The big change in relation to Combat is skills. They eliminated the multitude of skills for unarmed, melee and ranged combat and instead assigned two specific skills – Fighting (for both unarmed and melee combat) and Firearms (for ranged). Tied to these are something called Weapons and Firearms Training (much like the d20 feats). Each character gets a number of them free but as the character develops, the more Training the player can purchase with the points gained in character advancement.
Sanity is also changed slightly. Although the core essence of the Sanity roll is preserved, the consequences are more dark and roleplayable. They introduce a concept called Bouts of Madness, which are sudden break downs in the mental stability of the character as they lose Sanity. Temporary and Indefinite Insanities are still there but the Bouts of Madness introduce a much more tangible and dark way to manage and roleplay the slow fall into insanity that every character goes through.

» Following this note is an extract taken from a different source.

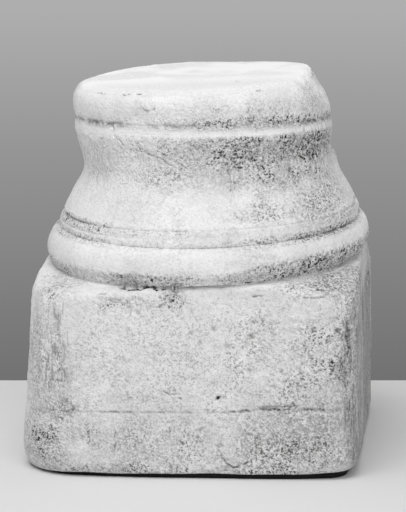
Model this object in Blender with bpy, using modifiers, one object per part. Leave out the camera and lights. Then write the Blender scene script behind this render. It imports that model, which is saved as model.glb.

There are other changes to the system that I did not mention but these are the major ones I saw while cramming for the game at MACE 2012. On paper they looked great. At the table, they worked fantastically. It is very practical, streamlined and efficient and definitely does not get in the way of the story of the game. At the same time, it actually helps to enhance the game play and story telling. I thoroughly enjoyed the system and look forward to investing heavily into it.